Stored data

• • • • • • •

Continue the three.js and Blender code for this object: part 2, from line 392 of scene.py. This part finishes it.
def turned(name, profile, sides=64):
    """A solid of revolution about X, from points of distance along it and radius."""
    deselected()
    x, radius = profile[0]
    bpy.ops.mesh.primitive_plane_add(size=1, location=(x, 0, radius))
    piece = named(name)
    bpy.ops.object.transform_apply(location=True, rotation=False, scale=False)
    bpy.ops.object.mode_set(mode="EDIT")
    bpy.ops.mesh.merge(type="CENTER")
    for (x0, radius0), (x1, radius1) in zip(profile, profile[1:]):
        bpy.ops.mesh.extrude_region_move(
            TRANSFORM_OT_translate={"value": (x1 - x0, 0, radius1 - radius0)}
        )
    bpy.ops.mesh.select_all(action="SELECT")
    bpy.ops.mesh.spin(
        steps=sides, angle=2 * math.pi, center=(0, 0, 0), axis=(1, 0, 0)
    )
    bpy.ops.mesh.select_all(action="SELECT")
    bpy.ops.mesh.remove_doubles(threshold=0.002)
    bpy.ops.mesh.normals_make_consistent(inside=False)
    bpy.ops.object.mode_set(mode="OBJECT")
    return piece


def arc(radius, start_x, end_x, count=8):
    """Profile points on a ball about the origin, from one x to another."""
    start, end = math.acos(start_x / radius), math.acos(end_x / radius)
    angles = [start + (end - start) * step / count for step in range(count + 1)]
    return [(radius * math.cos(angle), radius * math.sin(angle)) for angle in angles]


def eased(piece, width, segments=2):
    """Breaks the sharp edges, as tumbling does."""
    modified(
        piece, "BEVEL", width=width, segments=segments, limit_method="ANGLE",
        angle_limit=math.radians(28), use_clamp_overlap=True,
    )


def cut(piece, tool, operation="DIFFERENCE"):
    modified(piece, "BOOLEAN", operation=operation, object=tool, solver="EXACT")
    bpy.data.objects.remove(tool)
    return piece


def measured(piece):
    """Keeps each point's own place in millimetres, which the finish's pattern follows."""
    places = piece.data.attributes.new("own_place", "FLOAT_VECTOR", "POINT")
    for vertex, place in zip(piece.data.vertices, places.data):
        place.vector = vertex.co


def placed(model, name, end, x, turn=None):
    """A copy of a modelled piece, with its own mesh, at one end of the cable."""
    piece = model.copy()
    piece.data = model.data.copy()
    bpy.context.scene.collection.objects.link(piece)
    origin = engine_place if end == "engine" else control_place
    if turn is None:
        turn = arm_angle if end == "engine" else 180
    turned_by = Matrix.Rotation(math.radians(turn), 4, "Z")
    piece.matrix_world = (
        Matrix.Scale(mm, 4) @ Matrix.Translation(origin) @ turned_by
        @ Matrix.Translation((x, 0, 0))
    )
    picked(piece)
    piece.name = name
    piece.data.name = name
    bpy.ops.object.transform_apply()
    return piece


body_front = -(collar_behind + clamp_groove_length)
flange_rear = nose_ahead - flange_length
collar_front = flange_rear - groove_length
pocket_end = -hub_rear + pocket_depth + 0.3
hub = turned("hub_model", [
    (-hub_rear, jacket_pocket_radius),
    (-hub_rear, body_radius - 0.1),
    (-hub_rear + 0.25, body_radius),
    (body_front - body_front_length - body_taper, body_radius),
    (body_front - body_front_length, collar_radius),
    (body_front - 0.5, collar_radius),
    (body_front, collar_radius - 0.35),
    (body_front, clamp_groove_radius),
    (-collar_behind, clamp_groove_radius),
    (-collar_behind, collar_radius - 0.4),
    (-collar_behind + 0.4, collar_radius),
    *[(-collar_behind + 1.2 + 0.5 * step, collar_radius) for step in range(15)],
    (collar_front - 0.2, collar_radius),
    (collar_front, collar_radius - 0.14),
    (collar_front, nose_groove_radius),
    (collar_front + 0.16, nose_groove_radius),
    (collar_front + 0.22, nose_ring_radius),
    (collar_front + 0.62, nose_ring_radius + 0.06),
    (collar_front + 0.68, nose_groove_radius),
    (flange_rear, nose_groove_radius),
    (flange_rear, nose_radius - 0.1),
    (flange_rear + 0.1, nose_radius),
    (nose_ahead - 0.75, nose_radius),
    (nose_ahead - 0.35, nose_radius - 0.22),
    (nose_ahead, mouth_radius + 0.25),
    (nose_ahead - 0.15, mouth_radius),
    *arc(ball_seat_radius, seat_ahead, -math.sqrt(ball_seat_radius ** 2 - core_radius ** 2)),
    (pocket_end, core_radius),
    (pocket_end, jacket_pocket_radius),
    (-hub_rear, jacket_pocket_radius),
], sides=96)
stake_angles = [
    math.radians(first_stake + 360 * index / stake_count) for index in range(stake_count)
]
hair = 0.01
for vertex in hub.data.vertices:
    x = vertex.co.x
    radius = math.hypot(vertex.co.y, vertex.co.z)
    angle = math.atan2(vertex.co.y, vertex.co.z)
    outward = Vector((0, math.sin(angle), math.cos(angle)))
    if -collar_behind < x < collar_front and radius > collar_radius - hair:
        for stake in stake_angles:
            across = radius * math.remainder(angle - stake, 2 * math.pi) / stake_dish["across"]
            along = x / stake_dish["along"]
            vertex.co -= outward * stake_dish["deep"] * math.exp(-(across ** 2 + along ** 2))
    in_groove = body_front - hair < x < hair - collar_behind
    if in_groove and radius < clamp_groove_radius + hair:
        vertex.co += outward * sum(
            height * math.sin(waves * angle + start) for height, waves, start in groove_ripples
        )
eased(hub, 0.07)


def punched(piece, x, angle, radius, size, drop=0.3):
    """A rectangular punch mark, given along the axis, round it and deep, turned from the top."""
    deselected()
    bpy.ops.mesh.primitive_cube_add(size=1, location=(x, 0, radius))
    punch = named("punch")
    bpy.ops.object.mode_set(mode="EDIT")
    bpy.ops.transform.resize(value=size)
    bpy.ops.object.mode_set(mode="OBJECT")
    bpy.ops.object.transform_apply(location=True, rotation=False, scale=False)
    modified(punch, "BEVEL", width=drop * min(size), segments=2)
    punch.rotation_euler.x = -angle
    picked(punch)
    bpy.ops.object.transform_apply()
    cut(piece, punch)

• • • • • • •

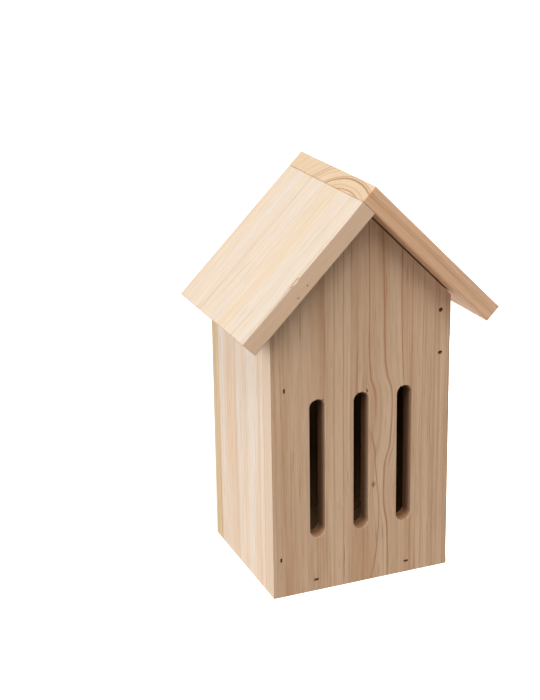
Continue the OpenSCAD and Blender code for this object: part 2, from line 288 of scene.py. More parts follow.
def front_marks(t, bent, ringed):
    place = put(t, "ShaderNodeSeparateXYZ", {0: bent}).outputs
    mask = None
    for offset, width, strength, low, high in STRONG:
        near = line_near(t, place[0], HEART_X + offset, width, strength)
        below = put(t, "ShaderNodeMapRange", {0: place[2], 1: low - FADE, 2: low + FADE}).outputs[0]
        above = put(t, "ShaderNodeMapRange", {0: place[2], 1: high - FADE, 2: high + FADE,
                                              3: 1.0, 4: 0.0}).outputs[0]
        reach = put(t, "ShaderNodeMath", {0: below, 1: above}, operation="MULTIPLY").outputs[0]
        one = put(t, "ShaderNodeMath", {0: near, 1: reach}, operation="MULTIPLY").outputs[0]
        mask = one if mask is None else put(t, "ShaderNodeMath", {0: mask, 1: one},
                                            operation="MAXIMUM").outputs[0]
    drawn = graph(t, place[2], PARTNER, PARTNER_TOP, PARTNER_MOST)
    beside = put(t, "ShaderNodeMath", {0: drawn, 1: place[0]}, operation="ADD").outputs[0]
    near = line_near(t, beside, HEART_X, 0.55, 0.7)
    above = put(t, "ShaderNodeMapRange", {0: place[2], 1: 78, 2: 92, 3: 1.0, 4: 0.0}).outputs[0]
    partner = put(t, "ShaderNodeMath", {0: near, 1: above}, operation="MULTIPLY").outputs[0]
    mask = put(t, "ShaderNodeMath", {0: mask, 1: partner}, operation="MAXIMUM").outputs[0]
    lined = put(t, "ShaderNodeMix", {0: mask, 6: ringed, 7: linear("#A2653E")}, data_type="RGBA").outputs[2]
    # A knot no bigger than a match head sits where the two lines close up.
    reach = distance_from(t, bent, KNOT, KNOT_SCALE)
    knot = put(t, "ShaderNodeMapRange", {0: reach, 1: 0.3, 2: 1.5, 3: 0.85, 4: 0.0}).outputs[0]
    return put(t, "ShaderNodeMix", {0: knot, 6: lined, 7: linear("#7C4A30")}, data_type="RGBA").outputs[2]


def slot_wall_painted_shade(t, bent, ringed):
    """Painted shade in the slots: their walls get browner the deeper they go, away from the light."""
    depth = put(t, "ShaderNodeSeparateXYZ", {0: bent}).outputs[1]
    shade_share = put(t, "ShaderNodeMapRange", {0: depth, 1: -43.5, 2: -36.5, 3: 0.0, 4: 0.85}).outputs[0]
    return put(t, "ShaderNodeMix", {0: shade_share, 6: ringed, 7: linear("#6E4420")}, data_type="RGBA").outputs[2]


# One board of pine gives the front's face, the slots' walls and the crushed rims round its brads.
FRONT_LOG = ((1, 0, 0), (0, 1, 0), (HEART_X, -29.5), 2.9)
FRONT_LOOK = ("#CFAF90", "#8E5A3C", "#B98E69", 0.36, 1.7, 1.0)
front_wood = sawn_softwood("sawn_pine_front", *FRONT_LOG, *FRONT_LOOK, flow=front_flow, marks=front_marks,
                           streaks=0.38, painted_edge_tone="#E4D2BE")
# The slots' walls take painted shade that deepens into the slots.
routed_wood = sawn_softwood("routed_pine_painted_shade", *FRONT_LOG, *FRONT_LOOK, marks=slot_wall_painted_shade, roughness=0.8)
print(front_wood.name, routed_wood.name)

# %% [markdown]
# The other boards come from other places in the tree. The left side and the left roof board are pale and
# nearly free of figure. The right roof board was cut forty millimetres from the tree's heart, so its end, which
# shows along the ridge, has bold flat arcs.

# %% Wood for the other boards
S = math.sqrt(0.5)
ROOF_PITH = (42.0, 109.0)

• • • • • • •

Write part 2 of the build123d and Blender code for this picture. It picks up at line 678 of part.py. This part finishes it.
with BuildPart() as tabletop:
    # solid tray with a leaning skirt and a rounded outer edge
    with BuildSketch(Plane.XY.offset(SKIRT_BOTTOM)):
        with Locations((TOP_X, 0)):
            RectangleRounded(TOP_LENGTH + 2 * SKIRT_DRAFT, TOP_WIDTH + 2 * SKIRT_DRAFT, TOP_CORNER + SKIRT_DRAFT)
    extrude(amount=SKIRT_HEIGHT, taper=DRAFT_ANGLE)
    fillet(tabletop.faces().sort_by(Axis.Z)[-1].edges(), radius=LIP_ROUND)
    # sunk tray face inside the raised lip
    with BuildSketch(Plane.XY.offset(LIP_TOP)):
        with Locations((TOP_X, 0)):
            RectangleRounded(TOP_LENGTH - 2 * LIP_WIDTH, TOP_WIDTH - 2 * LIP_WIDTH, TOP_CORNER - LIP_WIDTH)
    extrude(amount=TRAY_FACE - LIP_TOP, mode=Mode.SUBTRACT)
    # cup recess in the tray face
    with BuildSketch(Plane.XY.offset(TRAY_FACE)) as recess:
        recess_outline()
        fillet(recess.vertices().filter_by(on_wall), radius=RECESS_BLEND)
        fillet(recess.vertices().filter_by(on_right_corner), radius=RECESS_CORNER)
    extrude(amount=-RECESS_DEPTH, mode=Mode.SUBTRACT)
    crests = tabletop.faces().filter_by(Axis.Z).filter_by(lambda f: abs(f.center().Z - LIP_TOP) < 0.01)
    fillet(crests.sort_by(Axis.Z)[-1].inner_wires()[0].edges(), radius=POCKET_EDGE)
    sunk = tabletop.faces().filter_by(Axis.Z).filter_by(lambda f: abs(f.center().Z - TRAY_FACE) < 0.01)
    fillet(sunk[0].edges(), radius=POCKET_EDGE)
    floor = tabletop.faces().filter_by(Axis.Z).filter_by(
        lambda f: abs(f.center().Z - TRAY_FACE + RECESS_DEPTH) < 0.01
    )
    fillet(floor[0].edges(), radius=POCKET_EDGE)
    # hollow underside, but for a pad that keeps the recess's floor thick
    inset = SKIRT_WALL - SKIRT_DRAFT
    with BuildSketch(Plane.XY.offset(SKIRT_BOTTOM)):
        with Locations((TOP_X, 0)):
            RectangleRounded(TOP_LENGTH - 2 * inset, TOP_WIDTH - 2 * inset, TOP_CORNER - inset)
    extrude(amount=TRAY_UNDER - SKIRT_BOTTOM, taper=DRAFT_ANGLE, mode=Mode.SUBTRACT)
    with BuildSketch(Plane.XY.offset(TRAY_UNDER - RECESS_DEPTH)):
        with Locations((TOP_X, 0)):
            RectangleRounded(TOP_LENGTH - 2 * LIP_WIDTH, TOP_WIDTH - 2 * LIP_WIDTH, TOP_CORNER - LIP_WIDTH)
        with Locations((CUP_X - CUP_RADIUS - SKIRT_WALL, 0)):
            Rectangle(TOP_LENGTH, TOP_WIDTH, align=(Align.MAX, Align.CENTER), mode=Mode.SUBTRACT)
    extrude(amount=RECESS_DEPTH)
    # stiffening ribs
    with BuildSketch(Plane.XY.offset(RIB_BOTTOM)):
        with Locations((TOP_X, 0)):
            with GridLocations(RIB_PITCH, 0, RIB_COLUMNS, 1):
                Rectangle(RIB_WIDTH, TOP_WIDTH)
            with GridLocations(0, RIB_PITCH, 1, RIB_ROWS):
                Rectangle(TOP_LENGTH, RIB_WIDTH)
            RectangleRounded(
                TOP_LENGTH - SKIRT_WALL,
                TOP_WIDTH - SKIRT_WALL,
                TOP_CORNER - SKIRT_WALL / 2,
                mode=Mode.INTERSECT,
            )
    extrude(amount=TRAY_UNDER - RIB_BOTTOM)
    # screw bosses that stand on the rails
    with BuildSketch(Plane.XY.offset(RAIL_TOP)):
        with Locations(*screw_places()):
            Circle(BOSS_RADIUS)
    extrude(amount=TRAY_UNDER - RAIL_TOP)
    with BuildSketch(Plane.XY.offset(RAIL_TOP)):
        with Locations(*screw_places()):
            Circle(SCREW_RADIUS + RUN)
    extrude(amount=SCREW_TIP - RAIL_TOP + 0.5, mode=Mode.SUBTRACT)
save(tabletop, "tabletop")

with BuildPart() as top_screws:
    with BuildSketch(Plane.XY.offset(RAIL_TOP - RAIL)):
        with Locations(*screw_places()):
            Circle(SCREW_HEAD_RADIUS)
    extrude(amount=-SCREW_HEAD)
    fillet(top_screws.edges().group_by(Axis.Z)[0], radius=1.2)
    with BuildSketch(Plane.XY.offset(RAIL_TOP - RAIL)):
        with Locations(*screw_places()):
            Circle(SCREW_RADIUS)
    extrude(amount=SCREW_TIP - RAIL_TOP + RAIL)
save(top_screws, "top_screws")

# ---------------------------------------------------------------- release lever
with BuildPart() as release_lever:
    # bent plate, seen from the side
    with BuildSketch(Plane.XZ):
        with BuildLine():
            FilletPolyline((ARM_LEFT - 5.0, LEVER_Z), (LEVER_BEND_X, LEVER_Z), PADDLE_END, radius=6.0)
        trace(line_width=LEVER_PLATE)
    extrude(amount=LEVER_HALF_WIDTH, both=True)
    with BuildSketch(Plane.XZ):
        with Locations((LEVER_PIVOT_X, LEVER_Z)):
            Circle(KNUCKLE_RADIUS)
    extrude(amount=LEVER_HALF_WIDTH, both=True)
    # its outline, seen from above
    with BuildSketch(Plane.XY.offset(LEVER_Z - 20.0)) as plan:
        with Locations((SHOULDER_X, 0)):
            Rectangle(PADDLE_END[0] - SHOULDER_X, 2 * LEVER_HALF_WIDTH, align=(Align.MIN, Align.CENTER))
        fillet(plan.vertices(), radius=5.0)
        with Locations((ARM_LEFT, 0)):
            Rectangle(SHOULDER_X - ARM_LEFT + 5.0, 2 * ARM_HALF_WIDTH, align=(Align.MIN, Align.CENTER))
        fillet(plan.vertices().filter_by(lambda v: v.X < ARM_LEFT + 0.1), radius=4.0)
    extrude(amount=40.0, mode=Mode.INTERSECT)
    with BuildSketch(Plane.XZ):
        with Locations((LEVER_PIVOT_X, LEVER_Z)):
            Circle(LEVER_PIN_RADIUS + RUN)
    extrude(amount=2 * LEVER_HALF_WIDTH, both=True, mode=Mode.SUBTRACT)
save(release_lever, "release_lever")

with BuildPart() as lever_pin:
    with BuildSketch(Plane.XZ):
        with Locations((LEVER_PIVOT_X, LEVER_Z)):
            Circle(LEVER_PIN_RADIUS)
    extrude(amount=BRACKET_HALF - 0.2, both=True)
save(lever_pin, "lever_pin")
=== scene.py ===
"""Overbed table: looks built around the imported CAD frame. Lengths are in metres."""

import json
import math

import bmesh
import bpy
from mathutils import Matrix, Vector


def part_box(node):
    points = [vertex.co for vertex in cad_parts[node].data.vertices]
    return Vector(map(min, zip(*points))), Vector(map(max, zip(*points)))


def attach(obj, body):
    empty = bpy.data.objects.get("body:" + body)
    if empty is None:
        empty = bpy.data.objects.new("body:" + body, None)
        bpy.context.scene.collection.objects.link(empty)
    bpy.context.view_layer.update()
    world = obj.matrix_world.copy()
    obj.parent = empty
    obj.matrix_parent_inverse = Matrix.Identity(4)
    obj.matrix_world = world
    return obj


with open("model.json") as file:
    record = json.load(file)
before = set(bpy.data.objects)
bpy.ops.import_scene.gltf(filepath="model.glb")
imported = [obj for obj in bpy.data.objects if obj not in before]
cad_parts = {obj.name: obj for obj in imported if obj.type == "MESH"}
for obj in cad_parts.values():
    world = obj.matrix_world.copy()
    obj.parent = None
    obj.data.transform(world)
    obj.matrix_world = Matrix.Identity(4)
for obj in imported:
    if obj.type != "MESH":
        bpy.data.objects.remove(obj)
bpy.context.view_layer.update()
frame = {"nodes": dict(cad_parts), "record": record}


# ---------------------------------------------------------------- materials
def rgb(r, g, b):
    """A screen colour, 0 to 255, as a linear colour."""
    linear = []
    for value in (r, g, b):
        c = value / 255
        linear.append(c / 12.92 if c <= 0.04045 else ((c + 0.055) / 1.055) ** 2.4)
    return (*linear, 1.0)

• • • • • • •

What is being asked
Output nothing except the lines from the line with "extrude(amount=40.0, mode=Mode.INTERSECT)" through the line with "in imported if", copied exactly, end lines included.

Final result
    extrude(amount=40.0, mode=Mode.INTERSECT)
    with BuildSketch(Plane.XZ):
        with Locations((LEVER_PIVOT_X, LEVER_Z)):
            Circle(LEVER_PIN_RADIUS + RUN)
    extrude(amount=2 * LEVER_HALF_WIDTH, both=True, mode=Mode.SUBTRACT)
save(release_lever, "release_lever")

with BuildPart() as lever_pin:
    with BuildSketch(Plane.XZ):
        with Locations((LEVER_PIVOT_X, LEVER_Z)):
            Circle(LEVER_PIN_RADIUS)
    extrude(amount=BRACKET_HALF - 0.2, both=True)
save(lever_pin, "lever_pin")
=== scene.py ===
"""Overbed table: looks built around the imported CAD frame. Lengths are in metres."""

import json
import math

import bmesh
import bpy
from mathutils import Matrix, Vector


def part_box(node):
    points = [vertex.co for vertex in cad_parts[node].data.vertices]
    return Vector(map(min, zip(*points))), Vector(map(max, zip(*points)))


def attach(obj, body):
    empty = bpy.data.objects.get("body:" + body)
    if empty is None:
        empty = bpy.data.objects.new("body:" + body, None)
        bpy.context.scene.collection.objects.link(empty)
    bpy.context.view_layer.update()
    world = obj.matrix_world.copy()
    obj.parent = empty
    obj.matrix_parent_inverse = Matrix.Identity(4)
    obj.matrix_world = world
    return obj


with open("model.json") as file:
    record = json.load(file)
before = set(bpy.data.objects)
bpy.ops.import_scene.gltf(filepath="model.glb")
imported = [obj for obj in bpy.data.objects if obj not in before]
cad_parts = {obj.name: obj for obj in imported if obj.type == "MESH"}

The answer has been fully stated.